I’ve lately been considering a new column idea where we ask people what’s on their “For You” page. As the algorithms of social media increasingly feed our strange obsessions, “For You” is a rare glimpse into the darker reaches of our souls.
My TikTok feed, for example, delivers a near constant flow of people tending to cow’s hooves: I cannot tell you why. But I’m addicted to watching farrier content in which various individuals scrape and file away the bovine ailments that they find. I also find myself watching lots of pimple-popping. Or chiropractors cracking people’s backs.
I’m sorry. That’s kind of disgusting. I don’t even know where this gross fixation began. I’m just one of those people who finds watching videos about stress relief a compelling way to decompress.

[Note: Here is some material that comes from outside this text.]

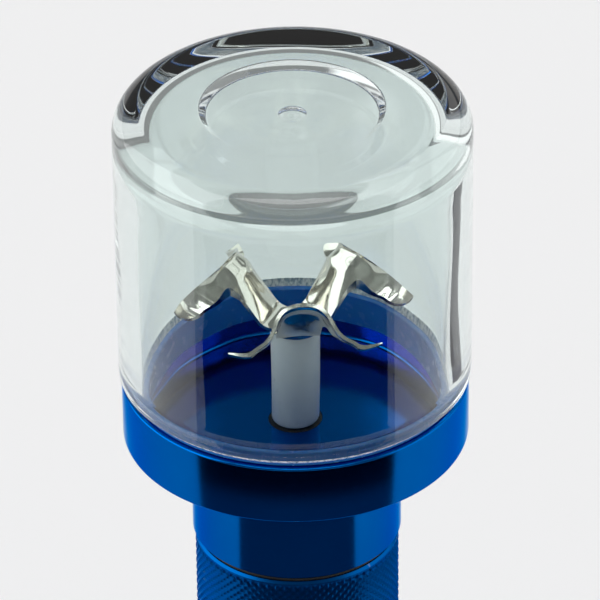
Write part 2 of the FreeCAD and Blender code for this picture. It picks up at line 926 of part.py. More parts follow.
make_glass_cup()
make_glass_seal()
make_head_housing()
make_shaft_seal()
make_drive_post()
make_blade_screw()
make_blade()
make_motor_shell()
make_bush("front_bush", FLANGE_FOOT - size("motor_wall") - size("bush_drop"))
make_bush("rear_bush", MOTOR_FOOT)
make_magnets()
make_motor_shaft()
make_armature_core()
make_windings()
make_commutator()
make_brushes()
make_motor_holder()
make_wires()
make_contact_board()
make_spring("contact_spring", CARRIER_TOP, size("holder_foot") - size("board_gauge"))
make_handle_tube()
make_oring("neck_oring", TUBE_SHOULDER, NECK_FOOT)
make_carrier_frame()
make_cells()
make_carrier_plates()
make_tail_cap()
make_oring("tail_oring", TAIL_TOP, TAIL_SHOULDER)
make_switch()
make_button()
make_spring("tail_spring", size("switch_top"), CARRIER_FOOT)
doc.recompute()

for feature in doc.Objects:
    if "Invalid" in feature.State or "Error" in feature.State:
        raise RuntimeError(f"{feature.Label} did not build: {feature.State}")
for node in NODES:
    if node.Shape.isNull() or not node.Shape.isValid() or not node.Shape.Solids:
        raise RuntimeError(f"{node.Label} is not a valid solid")
    node.Shape.exportStep(f"parts/{node.Label}.step")
print("nodes", len(NODES))
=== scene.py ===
import json
import math

import bmesh
import bpy
from mathutils import Matrix, Vector, noise


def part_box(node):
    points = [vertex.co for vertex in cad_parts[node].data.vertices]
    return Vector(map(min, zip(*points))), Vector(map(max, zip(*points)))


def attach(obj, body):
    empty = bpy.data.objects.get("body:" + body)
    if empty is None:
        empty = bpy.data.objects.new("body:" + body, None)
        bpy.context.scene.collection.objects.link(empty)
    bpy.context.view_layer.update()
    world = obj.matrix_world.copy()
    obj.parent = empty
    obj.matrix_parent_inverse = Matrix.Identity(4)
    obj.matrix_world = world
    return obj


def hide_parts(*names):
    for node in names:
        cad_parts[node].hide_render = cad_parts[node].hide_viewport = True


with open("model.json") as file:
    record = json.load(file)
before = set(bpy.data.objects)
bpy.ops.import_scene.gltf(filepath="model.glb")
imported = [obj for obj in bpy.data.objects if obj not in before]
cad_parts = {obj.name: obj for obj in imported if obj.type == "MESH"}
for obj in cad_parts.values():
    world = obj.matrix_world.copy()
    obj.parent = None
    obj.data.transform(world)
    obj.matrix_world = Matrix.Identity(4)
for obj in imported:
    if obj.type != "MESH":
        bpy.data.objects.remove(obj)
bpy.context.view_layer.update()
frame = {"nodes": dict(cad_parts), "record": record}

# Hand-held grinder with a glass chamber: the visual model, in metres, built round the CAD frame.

MM = 0.001
NODES = frame["nodes"]


# ---------------------------------------------------------------- places from the frame

def low(node):
    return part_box(node)[0].z


def high(node):
    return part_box(node)[1].z


def reach(node):
    """Outer radius of a turned node."""
    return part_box(node)[1].x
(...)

Other people prefer more wholesome matters: cat videos, giant farmyard animals, babies saying naughty words. Then there are those who study beauty/laundry/cleaning hacks. Or Scarlett Johansson videos. My husband is one of the many whose feed is composed almost entirely of food content, and one of his primary distractions are the Topjaw videos. Conceived by friends Will Warr and Jesse Burgess, the brand offers a buffet of food material, but their most popular videos are those in which they ask chefs, food critics and publicans to nominate their favourite eats. Jesse, a former model with outsized enthusiasm, has gained a huge following with his hot takes. In doing so, the pair have transformed the dining landscape in London, turning hitherto quiet and gentle establishments into scorching viral hits. The food-fluencer trend is only growing, and with it, a whole new generation is investigating novel cuisines. Rosanna Dodds finds out what makes the Topjaw boys so compelling, as well as what the plan is next.
Manchester has been a scorching viral destination since the Roman ages, boasting a history that takes in a great sweep of British industry, social change, science, culture, and much more in between. I visited last December for a Chanel Métiers d’Art show, an event that was considered odd by some. They sniffed at the location: what would a couture house from Paris want with a northern city famed for football and Coronation Street?

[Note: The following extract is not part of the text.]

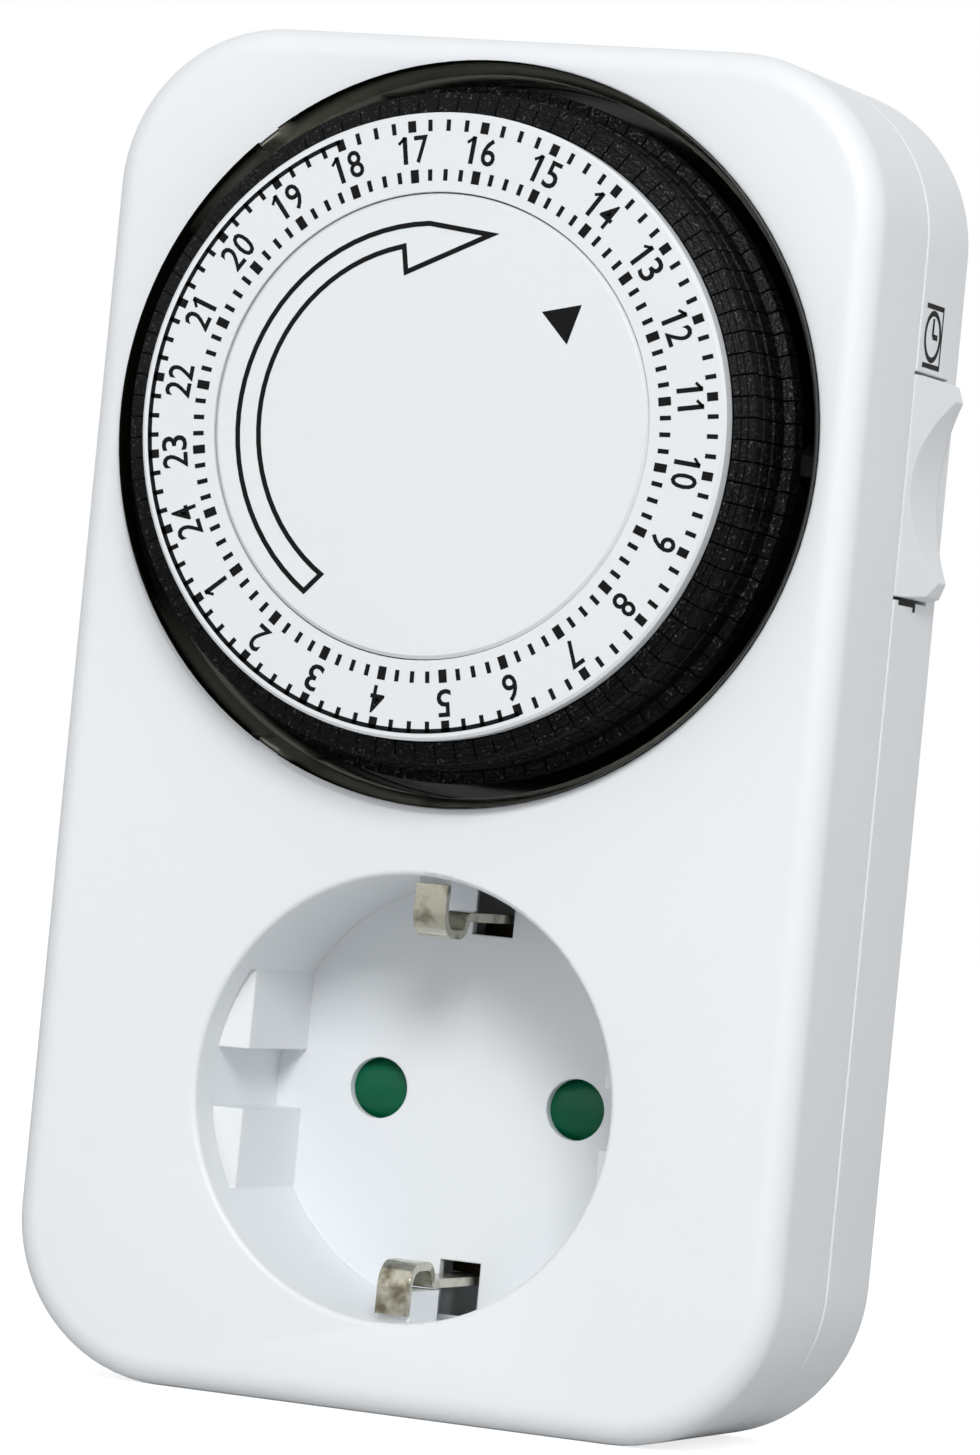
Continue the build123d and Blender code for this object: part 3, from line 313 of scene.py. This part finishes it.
# Grey specks on the highest crests: painted glints.
painted_glint_share = add_node(tree, "ShaderNodeMapRange", Value=craters.outputs["Fac"], From_Min=0.6, From_Max=0.66)
black_with_painted_glints = add_node(
    tree, "ShaderNodeMix", {"data_type": "RGBA"},
    i0=painted_glint_share.outputs["Result"], i6=shade.outputs[2], i7=linear("#515155"),
)
tree.links.new(black_with_painted_glints.outputs[2], shader.inputs["Base Color"])
matt = add_node(tree, "ShaderNodeMapRange", Value=craters.outputs["Fac"], To_Min=0.22, To_Max=0.4)
tree.links.new(matt.outputs["Result"], shader.inputs["Roughness"])
edge = add_node(tree, "ShaderNodeBevel", {"samples": 4}, Radius=0.00012)
# Fine moulded ledges round the dial's axis, 0.4 mm apart, each falling away outwards.
dial_place = add_node(tree, "ShaderNodeMapping", Vector=place, Location=(0, 0, -dial_axis_z))
ledges = add_node(
    tree, "ShaderNodeTexWave", {"wave_type": "RINGS", "rings_direction": "Y", "wave_profile": "SAW"},
    Vector=dial_place.outputs["Vector"], Scale=785.0,
)
ledge_relief = add_node(
    tree, "ShaderNodeBump", {"invert": True},
    Strength=1.0, Distance=0.0003, Height=ledges.outputs["Fac"], Normal=edge.outputs["Normal"],
)
relief = add_node(
    tree, "ShaderNodeBump", Strength=1.0, Distance=0.0001,
    Height=craters.outputs["Fac"], Normal=ledge_relief.outputs["Normal"],
)
tree.links.new(relief.outputs["Normal"], shader.inputs["Normal"])
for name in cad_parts:
    if name.startswith("tappets_") or name == "tappet_carrier":
        finish_node(name, black_abs)

# ---- dial ring with its printed hours, and the fixed centre plate ----
# Both are polished white ABS, glossier and a little greyer than the housing. The scale is pad-printed.

dial_abs, tree, shader = new_finish("polished_white_abs", IOR=1.53, Roughness=0.3)
place = add_node(tree, "ShaderNodeTexCoord").outputs["Object"]
# A faint cloud in the white, about 30 mm wide.
cloud = add_node(tree, "ShaderNodeTexNoise", Vector=place, Scale=33.0, Detail=1.0)
white = add_node(
    tree, "ShaderNodeMix", {"data_type": "RGBA"},
    i0=cloud.outputs["Fac"], i6=linear("#E0E4E7"), i7=linear("#E5E9EC"),
)
tree.links.new(white.outputs[2], shader.inputs["Base Color"])
# Slight orange peel, 1.5 mm from bump to bump.
peel = add_node(tree, "ShaderNodeTexNoise", Vector=place, Scale=650.0, Detail=1.0)
edge = add_node(tree, "ShaderNodeBevel", {"samples": 6}, Radius=0.0001)
relief = add_node(
    tree, "ShaderNodeBump", Strength=0.05, Distance=0.00003,
    Height=peel.outputs["Fac"], Normal=edge.outputs["Normal"],
)
tree.links.new(relief.outputs["Normal"], shader.inputs["Normal"])
for name in ("dial_ring", "centre_plate"):
    finish_node(name, dial_abs)

dial_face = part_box("dial_ring")[0][1]
dial_centre = Vector((0, dial_face - ink_rise, dial_axis_z))
# Angles in degrees: hour 24 at rest, counted from +X, and the steps to the next hour and quarter.
midnight = -155.6
hour_step, quarter_step = 15, 3.75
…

As the clothes from that collection now come to stores, the novelist Jeanette Winterson explores the city on which the show was based. “Manchester people love dazzle,” she says of her birthplace. “And it’s not about cash… The brand paid tribute to the city’s textile history, and to the skill of those who wove and sewed cloth to the highest standards.” Moreover, the show “sang to the spirit of the place at its most practical and its most extravagant. As Mark Radcliffe puts it: ‘Manchester is a city that thinks a table is for dancing on.’”
Oaxaca is another dazzling destination, as featured in our cover story. The fashion road trip was photographed by Vivek Vadoliya who, you may remember, shot a beautiful Mumbai cover story for HTSI last year. This time he collaborated with the New York stylist Esther Matilla, who grew up visiting her grandparents in Mexico and for whom this was a homecoming of sorts. In an accompanying essay, the writer Javier Arredondo, who lives in Mexico City, describes what makes Oaxaca so special. “When someone asks why I love it so much, I have two answers,” he writes. “Its blue skies, and its clear light.”